Décision de la commission : la commission des finances a adopté cet article sans modification.
ARTICLE 13
Application des dispositions de la
proposition de loi
dans les collectivités d'outre-mer
Le présent article prévoit l'application de certaines dispositions de la proposition de loi en Nouvelle-Calédonie, en Polynésie française ainsi que dans les îles Wallis et Futuna.
À l'initiative du rapporteur, la commission a adopté l'amendement COM-33 de coordination puis a adopté cet article ainsi modifié.
En application du principe de spécialité législative, les lois et les règlements ne sont applicables en Polynésie française, dans les îles Wallis et Futuna ainsi qu'en Nouvelle-Calédonie que sur mention expresse, sous réserve d'adaptation.
Ainsi, s'agissant des dispositions de la présente proposition de loi110(*) :
- le I de l'article 13 rend applicables en Nouvelle-Calédonie et en Polynésie française les articles 6 à 8 relatifs aux titres transférables, sous réserve des adaptations rendues nécessaires par le fait que les dispositions relatives au droit civil, au droit commercial, au droit des assurances et au droit des transports n'y sont pas applicables, en raison de la compétence de ces deux territoires ultra-marins pour définir les règles dans ces domaines ;
- le II prévoit l'application dans les îles Wallis et Futuna des modifications apportées par la proposition de loi au code de commerce. Il s'agit notamment des modifications relatives aux actions à droits de vote multiples (article 1er), aux augmentations de capital sans droit préférentiel de souscription (article 3) et aux modalités de tenue dématérialisée des assemblées générales (article 10). L'application de ces dispositions en Nouvelle-Calédonie et en Polynésie française n'est pas prévue puisque ces collectivités sont compétentes pour définir les règles en matière de droit des sociétés ;
- le III rend applicables dans les trois territoires certaines des modifications apportées au code monétaire et financier, s'agissant notamment de la composition de l'actif des fonds communs de placement à risques (article 2) et de la transmission par les sociétés de gestion de portefeuille d'informations aux autorités de supervision étrangères (article 4) ;
- le IV rend applicables à Wallis-et-Futuna et dans les Terres australes et antarctiques françaises les dispositions de l'article 9 relatif au connaissement maritime.
*
L'Assemblée nationale a adopté cet article modifié par six amendements rédactionnels et de coordination du rapporteur Alexandre Holroyd en commission et par un amendement de coordination du rapporteur en séance publique.
*
À l'initiative du rapporteur, la commission a adopté l'amendement de coordination COM-33 afin de rendre applicables à Wallis-et-Futuna :
- les articles 6 à 8 relatifs aux titres transférables, sous réserve d'adaptation pour tenir compte de la compétence du territoire en matière de droit civil, de droit commercial, de droit des assurances et de droit des transports ;
- les dispositions de l'article 1er (actions à droits de vote multiples), de l'article 3 (augmentation de capital sans droit préférentiel de souscription) et de l'article 10 (modalités de tenue dématérialisée des assemblées générales) ;
- les articles du code de commerce modifiés par les dispositions de la proposition de loi ;
- l'article 11 relatif à la spécialisation de la cour d'appel de Paris en matière d'arbitrage international.

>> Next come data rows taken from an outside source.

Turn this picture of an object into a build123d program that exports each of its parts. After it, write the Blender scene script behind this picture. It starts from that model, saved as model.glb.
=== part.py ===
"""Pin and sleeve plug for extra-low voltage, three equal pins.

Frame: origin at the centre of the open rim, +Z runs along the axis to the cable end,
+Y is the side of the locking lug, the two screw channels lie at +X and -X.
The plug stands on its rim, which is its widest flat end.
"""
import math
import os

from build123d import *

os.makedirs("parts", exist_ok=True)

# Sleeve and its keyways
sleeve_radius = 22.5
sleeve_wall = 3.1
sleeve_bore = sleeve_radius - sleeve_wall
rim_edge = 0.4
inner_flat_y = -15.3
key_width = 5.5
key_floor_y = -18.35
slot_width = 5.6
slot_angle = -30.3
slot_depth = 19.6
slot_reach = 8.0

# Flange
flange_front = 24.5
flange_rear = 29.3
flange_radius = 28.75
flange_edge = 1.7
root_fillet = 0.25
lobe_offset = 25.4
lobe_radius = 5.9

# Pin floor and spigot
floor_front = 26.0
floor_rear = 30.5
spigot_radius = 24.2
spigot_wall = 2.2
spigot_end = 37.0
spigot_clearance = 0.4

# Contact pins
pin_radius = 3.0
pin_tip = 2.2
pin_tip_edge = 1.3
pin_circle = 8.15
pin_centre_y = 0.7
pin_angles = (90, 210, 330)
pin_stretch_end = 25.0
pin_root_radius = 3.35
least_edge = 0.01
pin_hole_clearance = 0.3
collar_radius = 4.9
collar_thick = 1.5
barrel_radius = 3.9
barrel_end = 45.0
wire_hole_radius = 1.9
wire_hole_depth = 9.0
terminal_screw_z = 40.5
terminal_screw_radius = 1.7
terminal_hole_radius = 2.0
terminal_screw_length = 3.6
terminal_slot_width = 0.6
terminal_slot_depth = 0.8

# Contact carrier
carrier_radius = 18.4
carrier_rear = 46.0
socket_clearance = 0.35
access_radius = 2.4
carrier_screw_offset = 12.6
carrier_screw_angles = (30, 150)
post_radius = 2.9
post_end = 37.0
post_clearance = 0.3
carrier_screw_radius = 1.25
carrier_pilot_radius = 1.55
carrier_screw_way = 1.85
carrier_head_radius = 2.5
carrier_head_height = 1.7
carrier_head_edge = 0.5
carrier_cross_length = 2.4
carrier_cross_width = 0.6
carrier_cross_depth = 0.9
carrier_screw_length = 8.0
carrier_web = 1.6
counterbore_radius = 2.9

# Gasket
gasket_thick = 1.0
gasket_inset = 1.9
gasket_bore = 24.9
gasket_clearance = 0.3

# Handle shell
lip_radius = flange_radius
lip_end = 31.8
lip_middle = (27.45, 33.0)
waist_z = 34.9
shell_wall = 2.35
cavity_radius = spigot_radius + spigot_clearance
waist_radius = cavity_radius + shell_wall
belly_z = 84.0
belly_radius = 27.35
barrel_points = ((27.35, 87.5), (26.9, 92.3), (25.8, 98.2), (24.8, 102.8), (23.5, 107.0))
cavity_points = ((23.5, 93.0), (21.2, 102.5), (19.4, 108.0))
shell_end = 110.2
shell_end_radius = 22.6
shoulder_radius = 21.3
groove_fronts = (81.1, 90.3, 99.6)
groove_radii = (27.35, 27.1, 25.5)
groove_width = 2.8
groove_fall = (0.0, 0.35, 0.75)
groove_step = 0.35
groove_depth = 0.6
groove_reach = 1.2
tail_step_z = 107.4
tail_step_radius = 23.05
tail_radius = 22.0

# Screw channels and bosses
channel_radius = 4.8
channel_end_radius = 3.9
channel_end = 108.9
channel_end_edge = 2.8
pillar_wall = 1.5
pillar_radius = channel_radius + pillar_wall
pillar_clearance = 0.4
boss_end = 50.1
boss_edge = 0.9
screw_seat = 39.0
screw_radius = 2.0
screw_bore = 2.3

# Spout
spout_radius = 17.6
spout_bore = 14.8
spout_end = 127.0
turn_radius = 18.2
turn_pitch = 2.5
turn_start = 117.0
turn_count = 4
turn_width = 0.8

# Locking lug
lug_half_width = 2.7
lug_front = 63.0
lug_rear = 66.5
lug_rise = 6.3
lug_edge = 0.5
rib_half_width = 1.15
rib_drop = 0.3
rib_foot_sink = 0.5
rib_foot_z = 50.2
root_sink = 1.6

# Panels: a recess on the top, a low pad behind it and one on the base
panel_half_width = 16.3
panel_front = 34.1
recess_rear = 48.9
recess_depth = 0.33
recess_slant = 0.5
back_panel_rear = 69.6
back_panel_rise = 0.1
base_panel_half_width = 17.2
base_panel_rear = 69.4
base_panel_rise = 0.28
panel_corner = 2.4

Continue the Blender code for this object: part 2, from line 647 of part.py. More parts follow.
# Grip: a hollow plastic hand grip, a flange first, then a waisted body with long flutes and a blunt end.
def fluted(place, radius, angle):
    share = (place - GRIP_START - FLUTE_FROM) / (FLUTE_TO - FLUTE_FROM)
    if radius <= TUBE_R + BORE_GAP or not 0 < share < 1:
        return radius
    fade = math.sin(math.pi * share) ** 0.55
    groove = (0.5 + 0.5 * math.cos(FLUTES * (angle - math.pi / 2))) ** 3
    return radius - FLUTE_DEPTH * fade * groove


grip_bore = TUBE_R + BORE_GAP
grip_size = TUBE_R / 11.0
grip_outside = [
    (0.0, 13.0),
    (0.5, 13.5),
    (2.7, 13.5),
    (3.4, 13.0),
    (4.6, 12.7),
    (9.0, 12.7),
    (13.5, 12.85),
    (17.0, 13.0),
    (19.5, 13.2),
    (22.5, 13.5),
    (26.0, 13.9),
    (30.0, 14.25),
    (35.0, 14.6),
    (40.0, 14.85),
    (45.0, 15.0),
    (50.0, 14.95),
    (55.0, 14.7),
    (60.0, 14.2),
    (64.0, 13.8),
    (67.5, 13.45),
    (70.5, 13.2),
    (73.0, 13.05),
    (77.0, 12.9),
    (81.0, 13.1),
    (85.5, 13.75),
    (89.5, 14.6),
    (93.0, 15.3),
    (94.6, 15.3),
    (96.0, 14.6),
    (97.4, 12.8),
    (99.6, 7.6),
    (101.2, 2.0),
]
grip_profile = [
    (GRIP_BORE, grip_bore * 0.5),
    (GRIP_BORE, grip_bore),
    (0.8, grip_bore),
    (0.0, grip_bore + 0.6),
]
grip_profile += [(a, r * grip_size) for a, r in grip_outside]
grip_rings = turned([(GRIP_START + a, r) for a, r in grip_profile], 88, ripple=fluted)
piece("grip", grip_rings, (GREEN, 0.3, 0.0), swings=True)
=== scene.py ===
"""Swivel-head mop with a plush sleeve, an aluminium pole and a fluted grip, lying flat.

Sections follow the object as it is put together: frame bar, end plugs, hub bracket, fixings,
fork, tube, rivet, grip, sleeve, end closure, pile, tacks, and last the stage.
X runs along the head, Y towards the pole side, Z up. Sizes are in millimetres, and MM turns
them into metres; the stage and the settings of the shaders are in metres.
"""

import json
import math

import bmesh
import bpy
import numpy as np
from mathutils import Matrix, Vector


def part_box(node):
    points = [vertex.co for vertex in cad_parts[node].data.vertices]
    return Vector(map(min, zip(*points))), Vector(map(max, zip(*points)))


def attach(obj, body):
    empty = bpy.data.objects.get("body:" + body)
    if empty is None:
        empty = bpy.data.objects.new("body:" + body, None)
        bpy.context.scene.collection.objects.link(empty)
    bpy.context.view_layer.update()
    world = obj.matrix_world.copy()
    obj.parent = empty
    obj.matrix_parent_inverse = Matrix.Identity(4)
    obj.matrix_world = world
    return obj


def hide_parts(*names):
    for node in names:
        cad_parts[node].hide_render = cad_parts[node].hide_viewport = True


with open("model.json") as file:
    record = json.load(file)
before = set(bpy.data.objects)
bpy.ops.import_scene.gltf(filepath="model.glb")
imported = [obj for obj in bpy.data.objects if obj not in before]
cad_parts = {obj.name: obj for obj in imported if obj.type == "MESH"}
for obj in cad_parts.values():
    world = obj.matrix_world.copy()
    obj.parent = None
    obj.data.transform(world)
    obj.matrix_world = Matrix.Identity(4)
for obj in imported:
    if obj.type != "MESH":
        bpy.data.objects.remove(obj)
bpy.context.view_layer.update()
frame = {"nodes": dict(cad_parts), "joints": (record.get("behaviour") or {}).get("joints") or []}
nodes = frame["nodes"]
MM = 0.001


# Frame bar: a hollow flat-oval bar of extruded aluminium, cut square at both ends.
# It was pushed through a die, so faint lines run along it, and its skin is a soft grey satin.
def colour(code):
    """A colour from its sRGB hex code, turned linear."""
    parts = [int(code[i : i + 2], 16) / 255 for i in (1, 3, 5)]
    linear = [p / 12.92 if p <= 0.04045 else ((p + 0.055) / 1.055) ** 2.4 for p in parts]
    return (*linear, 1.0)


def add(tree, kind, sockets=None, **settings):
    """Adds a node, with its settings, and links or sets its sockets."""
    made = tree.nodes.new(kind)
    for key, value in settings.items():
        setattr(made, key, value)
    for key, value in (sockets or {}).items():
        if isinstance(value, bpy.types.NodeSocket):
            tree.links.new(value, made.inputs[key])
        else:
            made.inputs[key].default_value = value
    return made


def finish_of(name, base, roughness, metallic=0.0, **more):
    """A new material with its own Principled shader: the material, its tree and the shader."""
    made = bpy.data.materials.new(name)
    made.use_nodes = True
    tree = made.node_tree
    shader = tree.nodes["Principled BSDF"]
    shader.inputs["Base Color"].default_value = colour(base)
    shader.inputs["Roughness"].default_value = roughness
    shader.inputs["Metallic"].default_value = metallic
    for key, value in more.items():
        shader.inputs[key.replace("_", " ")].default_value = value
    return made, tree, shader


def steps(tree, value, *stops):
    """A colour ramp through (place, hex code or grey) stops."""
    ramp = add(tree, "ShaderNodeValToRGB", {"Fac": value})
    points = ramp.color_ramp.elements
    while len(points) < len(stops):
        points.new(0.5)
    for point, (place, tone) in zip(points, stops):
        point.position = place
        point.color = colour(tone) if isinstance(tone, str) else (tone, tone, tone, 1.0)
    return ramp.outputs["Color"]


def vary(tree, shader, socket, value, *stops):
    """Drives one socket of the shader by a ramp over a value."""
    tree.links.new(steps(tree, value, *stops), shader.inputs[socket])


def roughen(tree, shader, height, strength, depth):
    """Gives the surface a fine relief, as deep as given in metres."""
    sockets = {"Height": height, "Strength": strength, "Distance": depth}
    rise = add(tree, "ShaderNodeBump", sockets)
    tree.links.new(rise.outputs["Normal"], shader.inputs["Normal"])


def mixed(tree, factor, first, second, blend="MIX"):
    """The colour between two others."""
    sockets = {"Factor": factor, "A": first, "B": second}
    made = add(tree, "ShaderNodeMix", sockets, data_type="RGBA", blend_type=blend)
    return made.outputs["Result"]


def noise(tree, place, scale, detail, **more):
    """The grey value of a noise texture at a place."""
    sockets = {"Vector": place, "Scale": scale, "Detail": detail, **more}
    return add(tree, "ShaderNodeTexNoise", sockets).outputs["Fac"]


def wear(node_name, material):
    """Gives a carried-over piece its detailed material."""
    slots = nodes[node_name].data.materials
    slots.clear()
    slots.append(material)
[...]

Décision de la commission : la commission des finances a adopté cet article ainsi modifié.
ARTICLE 14
Entrée en vigueur
Le présent article prévoit une entrée en vigueur différée pour plusieurs dispositions de la présente proposition de loi.
À l'initiative du rapporteur, la commission a adopté l'amendement COM-34 de précision puis a adopté cet article ainsi modifié.
Aux termes de l'article 1er du code civil, « les lois et, lorsqu'ils sont publiés au Journal officiel de la République française, les actes administratifs entrent en vigueur à la date qu'ils fixent ou, à défaut, le lendemain de leur publication. Toutefois, l'entrée en vigueur de celles de leurs dispositions dont l'exécution nécessite des mesures d'application est reportée à la date d'entrée en vigueur de ces mesures ».
Ainsi, s'agissant des dispositions de la présente proposition de loi :
- le I de l'article 14 prévoit que le 2° de l'article 3, à savoir la suppression de l'encadrement du prix d'émission des augmentations de capital sans droit préférentiel de souscription, entre en vigueur trois mois après la publication de la loi ;
- le II prévoit que le 3° de l'article 3, à savoir les modalités de désignation des personnes auxquelles peut être réservée une augmentation de capital, et l'article 10, relatif à la tenue dématérialisée des assemblées générales, entrent en vigueur à une date fixée par décret en Conseil d'État, et au plus tard trois mois après la publication de la loi ;
- le III prévoit que le titre II (articles 6 à 9), relatif aux titres transférables, entre en vigueur à une date fixée par décret en Conseil d'État, et au plus tard neuf mois après la publication de la loi ;
- le IV prévoit que l'article 11, relatif à la spécialisation de la cour d'appel de Paris en matière d'arbitrage international, entre en vigueur à une date fixée par décret en Conseil d'État, et au plus tard le premier jour du douzième mois suivant la publication de la loi. Il est également précisé que les dispositions de cet article ne sont applicables qu'aux recours formés après son entrée en vigueur.
*
L'Assemblée nationale a adopté cet article sans modification.
*
À l'initiative du rapporteur et en concertation avec le rapporteur pour avis de la commission des lois, M. Louis Vogel, la commission a adopté l'amendement COM-34 afin de préciser les modalités d'entrée en vigueur de l'article 3 de la présente proposition de loi, relatif aux augmentations de capital sans droit préférentiel de souscription et dont l'examen a été délégué au fond à la commission des lois.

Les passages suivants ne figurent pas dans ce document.